>> START Records for this exercise

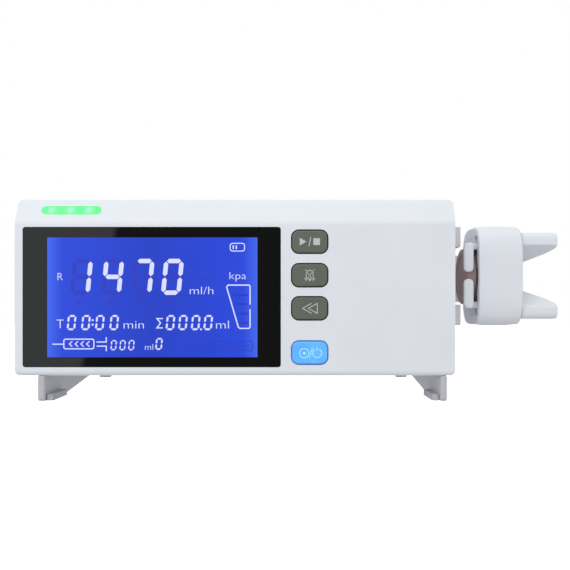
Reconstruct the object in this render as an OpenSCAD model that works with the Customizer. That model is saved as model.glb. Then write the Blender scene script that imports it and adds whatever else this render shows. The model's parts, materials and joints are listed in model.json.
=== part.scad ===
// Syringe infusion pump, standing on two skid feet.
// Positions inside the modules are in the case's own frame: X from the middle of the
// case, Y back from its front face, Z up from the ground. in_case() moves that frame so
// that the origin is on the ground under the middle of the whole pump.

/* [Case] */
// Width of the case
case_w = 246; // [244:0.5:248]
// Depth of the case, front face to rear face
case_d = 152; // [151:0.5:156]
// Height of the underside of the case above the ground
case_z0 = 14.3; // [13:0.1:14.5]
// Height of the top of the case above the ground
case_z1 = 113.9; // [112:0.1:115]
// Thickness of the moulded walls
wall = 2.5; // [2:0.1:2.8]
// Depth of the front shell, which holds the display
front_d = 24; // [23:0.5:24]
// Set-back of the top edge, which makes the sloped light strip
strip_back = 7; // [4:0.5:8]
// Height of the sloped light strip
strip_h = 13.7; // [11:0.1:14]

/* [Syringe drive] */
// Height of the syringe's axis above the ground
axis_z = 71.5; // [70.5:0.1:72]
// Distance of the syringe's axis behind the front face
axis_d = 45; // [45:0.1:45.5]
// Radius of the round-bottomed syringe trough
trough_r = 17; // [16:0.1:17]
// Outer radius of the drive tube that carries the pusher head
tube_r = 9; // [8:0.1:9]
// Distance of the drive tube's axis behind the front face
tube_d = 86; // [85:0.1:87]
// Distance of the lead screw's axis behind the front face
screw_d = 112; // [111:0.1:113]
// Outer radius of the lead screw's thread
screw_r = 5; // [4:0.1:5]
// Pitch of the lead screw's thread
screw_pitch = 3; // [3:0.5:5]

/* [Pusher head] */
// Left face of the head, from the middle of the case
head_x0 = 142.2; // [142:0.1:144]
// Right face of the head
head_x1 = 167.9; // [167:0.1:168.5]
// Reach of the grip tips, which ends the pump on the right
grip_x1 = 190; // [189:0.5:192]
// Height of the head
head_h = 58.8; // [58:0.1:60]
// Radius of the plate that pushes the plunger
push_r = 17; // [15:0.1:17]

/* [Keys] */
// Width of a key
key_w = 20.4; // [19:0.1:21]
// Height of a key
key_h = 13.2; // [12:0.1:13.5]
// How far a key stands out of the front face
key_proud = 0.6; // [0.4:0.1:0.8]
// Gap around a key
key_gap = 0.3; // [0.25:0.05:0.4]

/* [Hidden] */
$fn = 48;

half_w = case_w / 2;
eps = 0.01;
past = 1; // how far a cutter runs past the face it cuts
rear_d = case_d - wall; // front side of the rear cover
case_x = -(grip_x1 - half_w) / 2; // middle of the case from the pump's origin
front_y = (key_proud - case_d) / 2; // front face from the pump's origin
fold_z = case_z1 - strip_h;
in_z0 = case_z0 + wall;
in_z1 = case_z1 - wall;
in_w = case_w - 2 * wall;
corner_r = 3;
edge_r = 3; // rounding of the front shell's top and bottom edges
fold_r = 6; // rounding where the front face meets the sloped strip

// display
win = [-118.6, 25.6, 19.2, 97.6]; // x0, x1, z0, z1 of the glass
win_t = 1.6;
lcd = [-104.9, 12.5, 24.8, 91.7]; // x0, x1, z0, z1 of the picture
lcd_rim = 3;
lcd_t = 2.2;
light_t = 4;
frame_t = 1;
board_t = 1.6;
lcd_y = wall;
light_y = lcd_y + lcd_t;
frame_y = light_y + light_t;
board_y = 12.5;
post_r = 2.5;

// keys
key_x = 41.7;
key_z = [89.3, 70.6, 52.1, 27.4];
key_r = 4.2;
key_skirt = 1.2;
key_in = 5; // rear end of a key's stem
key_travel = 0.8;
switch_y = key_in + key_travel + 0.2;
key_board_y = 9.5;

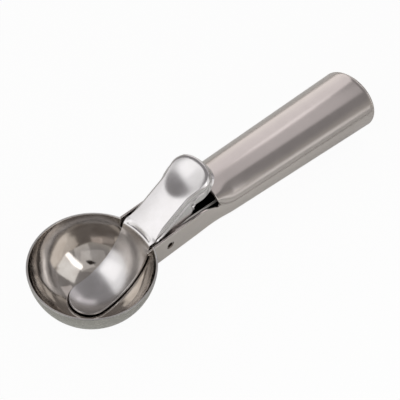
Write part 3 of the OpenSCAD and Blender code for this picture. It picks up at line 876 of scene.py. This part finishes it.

>> END Records for this exercise

[What to work on]:
Write out the data again, exactly and in full.

[Full response]:
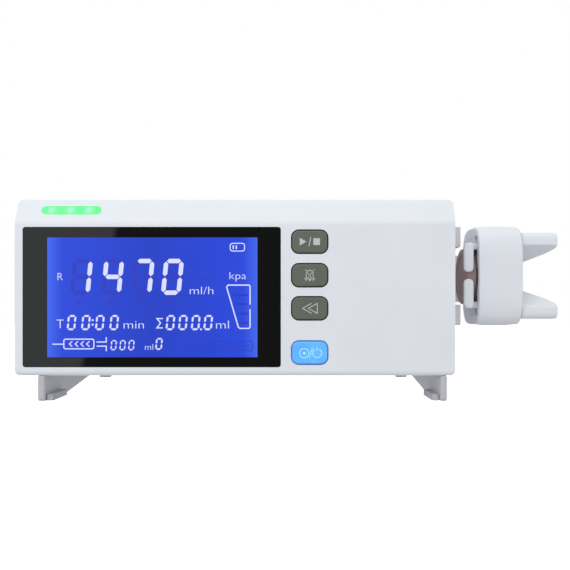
Reconstruct the object in this render as an OpenSCAD model that works with the Customizer. That model is saved as model.glb. Then write the Blender scene script that imports it and adds whatever else this render shows. The model's parts, materials and joints are listed in model.json.
=== part.scad ===
// Syringe infusion pump, standing on two skid feet.
// Positions inside the modules are in the case's own frame: X from the middle of the
// case, Y back from its front face, Z up from the ground. in_case() moves that frame so
// that the origin is on the ground under the middle of the whole pump.

/* [Case] */
// Width of the case
case_w = 246; // [244:0.5:248]
// Depth of the case, front face to rear face
case_d = 152; // [151:0.5:156]
// Height of the underside of the case above the ground
case_z0 = 14.3; // [13:0.1:14.5]
// Height of the top of the case above the ground
case_z1 = 113.9; // [112:0.1:115]
// Thickness of the moulded walls
wall = 2.5; // [2:0.1:2.8]
// Depth of the front shell, which holds the display
front_d = 24; // [23:0.5:24]
// Set-back of the top edge, which makes the sloped light strip
strip_back = 7; // [4:0.5:8]
// Height of the sloped light strip
strip_h = 13.7; // [11:0.1:14]

/* [Syringe drive] */
// Height of the syringe's axis above the ground
axis_z = 71.5; // [70.5:0.1:72]
// Distance of the syringe's axis behind the front face
axis_d = 45; // [45:0.1:45.5]
// Radius of the round-bottomed syringe trough
trough_r = 17; // [16:0.1:17]
// Outer radius of the drive tube that carries the pusher head
tube_r = 9; // [8:0.1:9]
// Distance of the drive tube's axis behind the front face
tube_d = 86; // [85:0.1:87]
// Distance of the lead screw's axis behind the front face
screw_d = 112; // [111:0.1:113]
// Outer radius of the lead screw's thread
screw_r = 5; // [4:0.1:5]
// Pitch of the lead screw's thread
screw_pitch = 3; // [3:0.5:5]

/* [Pusher head] */
// Left face of the head, from the middle of the case
head_x0 = 142.2; // [142:0.1:144]
// Right face of the head
head_x1 = 167.9; // [167:0.1:168.5]
// Reach of the grip tips, which ends the pump on the right
grip_x1 = 190; // [189:0.5:192]
// Height of the head
head_h = 58.8; // [58:0.1:60]
// Radius of the plate that pushes the plunger
push_r = 17; // [15:0.1:17]

/* [Keys] */
// Width of a key
key_w = 20.4; // [19:0.1:21]
// Height of a key
key_h = 13.2; // [12:0.1:13.5]
// How far a key stands out of the front face
key_proud = 0.6; // [0.4:0.1:0.8]
// Gap around a key
key_gap = 0.3; // [0.25:0.05:0.4]

/* [Hidden] */
$fn = 48;

half_w = case_w / 2;
eps = 0.01;
past = 1; // how far a cutter runs past the face it cuts
rear_d = case_d - wall; // front side of the rear cover
case_x = -(grip_x1 - half_w) / 2; // middle of the case from the pump's origin
front_y = (key_proud - case_d) / 2; // front face from the pump's origin
fold_z = case_z1 - strip_h;
in_z0 = case_z0 + wall;
in_z1 = case_z1 - wall;
in_w = case_w - 2 * wall;
corner_r = 3;
edge_r = 3; // rounding of the front shell's top and bottom edges
fold_r = 6; // rounding where the front face meets the sloped strip

// display
win = [-118.6, 25.6, 19.2, 97.6]; // x0, x1, z0, z1 of the glass
win_t = 1.6;
lcd = [-104.9, 12.5, 24.8, 91.7]; // x0, x1, z0, z1 of the picture
lcd_rim = 3;
lcd_t = 2.2;
light_t = 4;
frame_t = 1;
board_t = 1.6;
lcd_y = wall;
light_y = lcd_y + lcd_t;
frame_y = light_y + light_t;
board_y = 12.5;
post_r = 2.5;

// keys
key_x = 41.7;
key_z = [89.3, 70.6, 52.1, 27.4];
key_r = 4.2;
key_skirt = 1.2;
key_in = 5; // rear end of a key's stem
key_travel = 0.8;
switch_y = key_in + key_travel + 0.2;
key_board_y = 9.5;

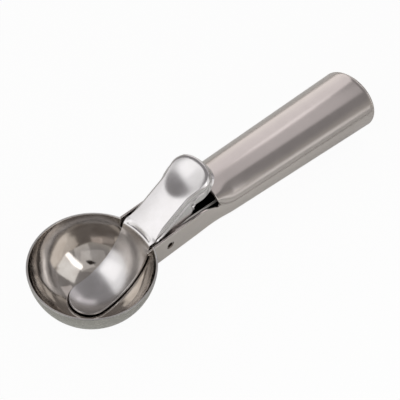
Write part 3 of the OpenSCAD and Blender code for this picture. It picks up at line 876 of scene.py. This part finishes it.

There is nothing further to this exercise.